→ Short exercise:
Your task is to copy the stretch of lines in the records below that begins with the line containing "Model this object" and ends with the line containing "from mathutils import Vector", exactly as written, with nothing added.

--- --- ---

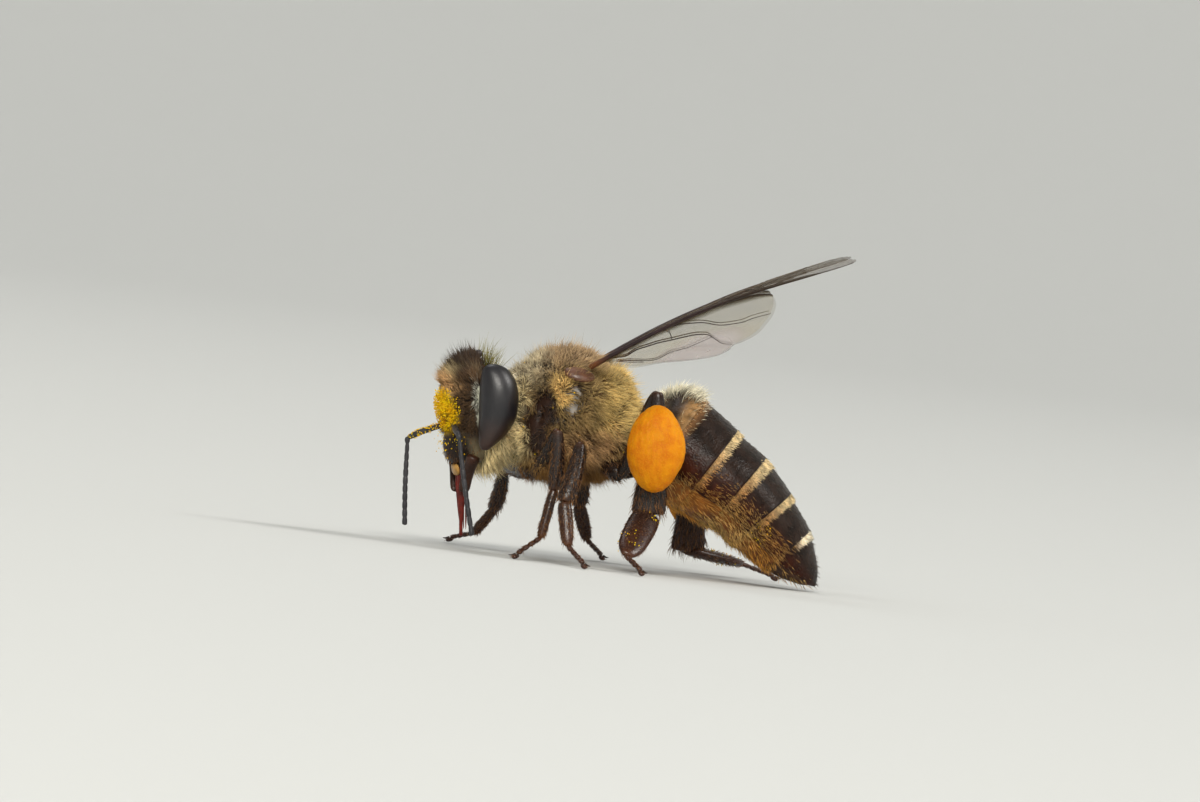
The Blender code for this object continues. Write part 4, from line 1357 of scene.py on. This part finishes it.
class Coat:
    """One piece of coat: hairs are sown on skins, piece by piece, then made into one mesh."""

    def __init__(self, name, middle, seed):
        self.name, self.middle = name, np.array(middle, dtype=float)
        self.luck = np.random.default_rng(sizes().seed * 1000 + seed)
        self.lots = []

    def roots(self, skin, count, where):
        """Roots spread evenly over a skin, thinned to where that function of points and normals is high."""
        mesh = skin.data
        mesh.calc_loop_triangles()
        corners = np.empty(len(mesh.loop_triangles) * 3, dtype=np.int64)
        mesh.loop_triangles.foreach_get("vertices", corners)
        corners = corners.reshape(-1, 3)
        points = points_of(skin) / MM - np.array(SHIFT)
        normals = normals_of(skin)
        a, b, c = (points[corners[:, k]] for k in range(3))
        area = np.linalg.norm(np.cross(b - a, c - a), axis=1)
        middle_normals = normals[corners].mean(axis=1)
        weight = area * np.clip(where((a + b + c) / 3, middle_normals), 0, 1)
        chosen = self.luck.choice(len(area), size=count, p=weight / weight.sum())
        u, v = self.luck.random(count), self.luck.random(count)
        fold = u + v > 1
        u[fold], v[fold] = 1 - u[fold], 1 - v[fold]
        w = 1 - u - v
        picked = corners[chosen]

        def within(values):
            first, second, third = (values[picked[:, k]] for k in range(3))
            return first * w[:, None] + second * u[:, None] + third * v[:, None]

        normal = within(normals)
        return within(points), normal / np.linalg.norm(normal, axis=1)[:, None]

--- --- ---

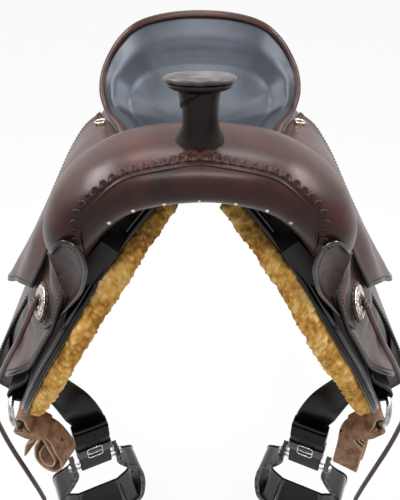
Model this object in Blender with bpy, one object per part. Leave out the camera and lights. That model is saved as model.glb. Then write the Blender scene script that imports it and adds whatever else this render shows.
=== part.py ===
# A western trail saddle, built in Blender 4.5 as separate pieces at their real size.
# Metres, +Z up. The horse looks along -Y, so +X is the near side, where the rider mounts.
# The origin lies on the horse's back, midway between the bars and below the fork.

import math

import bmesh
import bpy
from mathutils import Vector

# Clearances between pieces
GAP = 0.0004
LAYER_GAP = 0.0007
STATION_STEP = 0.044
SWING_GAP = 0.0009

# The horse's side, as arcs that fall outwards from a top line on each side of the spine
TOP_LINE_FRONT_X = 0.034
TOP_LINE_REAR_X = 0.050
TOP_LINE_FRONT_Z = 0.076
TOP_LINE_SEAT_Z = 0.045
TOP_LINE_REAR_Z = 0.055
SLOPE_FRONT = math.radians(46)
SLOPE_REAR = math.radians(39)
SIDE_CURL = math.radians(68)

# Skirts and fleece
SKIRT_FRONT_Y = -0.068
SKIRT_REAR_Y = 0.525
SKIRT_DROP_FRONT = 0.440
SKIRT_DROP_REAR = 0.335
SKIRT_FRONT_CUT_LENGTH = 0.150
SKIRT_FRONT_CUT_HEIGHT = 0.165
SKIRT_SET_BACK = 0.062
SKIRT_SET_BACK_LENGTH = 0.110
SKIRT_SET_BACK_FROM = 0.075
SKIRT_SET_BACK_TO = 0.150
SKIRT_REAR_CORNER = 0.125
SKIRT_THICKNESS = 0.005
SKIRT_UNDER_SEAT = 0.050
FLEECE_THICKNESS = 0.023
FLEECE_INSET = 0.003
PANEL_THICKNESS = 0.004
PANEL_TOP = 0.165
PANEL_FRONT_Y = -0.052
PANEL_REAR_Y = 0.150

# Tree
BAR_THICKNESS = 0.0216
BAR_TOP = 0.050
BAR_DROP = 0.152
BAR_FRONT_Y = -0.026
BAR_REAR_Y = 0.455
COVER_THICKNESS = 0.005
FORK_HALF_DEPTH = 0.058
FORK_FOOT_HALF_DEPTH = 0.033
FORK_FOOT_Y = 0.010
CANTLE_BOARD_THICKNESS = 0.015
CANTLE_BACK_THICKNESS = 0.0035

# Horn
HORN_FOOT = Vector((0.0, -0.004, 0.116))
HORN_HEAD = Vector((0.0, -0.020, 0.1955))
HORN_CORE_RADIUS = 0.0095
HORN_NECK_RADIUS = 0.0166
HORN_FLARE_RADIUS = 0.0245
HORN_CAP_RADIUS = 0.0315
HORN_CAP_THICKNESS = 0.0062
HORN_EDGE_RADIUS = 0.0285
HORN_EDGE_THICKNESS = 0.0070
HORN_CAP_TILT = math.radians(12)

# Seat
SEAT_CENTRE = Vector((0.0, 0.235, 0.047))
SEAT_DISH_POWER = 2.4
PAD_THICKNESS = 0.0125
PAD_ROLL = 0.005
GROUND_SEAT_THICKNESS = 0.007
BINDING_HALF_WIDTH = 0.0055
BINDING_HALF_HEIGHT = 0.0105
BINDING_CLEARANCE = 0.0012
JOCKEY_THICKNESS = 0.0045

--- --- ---

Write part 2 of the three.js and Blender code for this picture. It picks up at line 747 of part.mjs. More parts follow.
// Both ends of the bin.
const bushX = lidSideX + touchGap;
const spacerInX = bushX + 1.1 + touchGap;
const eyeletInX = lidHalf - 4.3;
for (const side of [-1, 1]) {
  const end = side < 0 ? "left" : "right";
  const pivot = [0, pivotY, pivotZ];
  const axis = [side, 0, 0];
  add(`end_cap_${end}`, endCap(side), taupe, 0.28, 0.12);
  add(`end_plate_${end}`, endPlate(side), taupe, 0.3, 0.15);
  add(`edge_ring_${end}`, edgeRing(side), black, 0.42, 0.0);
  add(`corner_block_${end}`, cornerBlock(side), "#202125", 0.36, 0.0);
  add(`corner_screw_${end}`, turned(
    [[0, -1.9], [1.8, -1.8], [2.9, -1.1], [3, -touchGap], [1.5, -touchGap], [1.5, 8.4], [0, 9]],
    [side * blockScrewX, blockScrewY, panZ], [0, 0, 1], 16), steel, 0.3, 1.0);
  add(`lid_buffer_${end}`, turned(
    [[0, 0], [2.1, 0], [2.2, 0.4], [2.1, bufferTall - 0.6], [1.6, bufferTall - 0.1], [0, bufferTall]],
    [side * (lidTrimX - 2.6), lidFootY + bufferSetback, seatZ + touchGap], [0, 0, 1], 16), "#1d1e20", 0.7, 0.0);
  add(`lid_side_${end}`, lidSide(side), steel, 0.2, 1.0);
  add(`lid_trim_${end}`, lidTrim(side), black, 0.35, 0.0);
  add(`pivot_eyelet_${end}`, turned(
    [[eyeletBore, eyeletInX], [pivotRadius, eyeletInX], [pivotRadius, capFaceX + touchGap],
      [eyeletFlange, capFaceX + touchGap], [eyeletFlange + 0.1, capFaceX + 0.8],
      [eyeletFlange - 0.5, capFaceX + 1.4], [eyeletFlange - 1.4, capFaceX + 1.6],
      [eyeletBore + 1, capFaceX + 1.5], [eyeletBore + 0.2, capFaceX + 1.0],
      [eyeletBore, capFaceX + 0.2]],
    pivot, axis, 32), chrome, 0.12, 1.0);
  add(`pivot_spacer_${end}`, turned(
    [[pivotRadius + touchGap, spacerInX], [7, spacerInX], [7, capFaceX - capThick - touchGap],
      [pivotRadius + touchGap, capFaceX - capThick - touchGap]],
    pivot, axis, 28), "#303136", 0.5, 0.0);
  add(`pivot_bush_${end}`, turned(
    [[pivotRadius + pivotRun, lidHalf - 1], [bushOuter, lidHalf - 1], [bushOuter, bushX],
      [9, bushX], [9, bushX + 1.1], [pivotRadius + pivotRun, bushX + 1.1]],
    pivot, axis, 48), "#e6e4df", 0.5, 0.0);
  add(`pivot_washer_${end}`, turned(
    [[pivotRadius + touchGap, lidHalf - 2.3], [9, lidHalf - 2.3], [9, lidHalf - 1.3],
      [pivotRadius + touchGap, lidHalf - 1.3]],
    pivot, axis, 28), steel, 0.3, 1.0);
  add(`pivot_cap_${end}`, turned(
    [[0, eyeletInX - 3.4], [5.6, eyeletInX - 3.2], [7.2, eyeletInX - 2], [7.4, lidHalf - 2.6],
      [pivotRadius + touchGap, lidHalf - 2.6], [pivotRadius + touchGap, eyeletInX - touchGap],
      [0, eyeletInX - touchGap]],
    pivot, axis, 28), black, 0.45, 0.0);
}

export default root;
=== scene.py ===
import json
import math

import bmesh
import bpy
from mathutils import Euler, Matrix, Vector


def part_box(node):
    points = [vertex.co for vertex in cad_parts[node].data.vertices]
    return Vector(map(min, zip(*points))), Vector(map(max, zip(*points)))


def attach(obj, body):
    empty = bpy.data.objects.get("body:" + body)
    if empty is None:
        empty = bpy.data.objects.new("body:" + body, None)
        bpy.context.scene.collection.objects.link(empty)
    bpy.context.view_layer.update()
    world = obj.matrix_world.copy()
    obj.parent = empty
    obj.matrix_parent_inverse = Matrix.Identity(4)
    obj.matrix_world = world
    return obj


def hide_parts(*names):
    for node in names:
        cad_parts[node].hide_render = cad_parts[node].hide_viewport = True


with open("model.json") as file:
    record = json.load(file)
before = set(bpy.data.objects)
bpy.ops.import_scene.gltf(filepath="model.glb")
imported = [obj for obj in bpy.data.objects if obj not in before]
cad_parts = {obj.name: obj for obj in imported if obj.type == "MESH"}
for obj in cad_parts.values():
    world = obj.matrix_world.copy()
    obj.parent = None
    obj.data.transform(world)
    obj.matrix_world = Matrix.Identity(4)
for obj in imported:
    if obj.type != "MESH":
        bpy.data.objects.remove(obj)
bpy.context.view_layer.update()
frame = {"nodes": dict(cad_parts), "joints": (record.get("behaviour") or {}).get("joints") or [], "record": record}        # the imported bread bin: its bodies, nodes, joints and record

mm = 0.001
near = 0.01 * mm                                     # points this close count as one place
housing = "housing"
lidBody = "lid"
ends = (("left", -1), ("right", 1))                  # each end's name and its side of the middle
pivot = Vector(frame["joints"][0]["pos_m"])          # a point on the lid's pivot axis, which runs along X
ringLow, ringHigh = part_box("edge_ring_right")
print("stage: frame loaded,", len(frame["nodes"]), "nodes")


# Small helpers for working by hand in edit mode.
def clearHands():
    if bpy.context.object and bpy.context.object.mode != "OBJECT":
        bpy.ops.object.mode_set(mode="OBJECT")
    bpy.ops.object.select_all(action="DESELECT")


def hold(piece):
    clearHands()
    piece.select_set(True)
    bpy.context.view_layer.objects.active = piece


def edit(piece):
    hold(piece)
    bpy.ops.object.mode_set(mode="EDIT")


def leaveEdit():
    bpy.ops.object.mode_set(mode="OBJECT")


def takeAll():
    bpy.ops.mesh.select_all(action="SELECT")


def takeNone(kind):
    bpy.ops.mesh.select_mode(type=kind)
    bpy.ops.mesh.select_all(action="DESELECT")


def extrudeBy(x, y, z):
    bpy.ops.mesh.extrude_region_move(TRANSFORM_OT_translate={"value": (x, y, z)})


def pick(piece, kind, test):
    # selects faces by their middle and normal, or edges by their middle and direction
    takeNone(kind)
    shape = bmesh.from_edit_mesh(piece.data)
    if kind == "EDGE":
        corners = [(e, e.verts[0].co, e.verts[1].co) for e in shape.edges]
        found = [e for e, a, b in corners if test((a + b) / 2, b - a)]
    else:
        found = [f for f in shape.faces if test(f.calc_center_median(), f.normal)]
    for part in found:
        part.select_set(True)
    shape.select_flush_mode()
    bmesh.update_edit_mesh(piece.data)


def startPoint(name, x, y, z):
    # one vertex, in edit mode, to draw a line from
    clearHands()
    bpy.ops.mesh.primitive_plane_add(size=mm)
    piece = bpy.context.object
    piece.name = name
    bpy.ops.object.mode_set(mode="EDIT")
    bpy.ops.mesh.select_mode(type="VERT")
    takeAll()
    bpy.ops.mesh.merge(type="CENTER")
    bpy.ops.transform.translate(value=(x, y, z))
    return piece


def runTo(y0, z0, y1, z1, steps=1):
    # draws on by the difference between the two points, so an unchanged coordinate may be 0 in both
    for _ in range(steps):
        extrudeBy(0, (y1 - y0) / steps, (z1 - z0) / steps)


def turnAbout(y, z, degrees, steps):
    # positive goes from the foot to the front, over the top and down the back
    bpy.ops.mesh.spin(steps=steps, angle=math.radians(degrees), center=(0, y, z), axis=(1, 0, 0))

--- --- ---

→ Answer for the task:
Model this object in Blender with bpy, one object per part. Leave out the camera and lights. That model is saved as model.glb. Then write the Blender scene script that imports it and adds whatever else this render shows.
=== part.py ===
# A western trail saddle, built in Blender 4.5 as separate pieces at their real size.
# Metres, +Z up. The horse looks along -Y, so +X is the near side, where the rider mounts.
# The origin lies on the horse's back, midway between the bars and below the fork.

import math

import bmesh
import bpy
from mathutils import Vector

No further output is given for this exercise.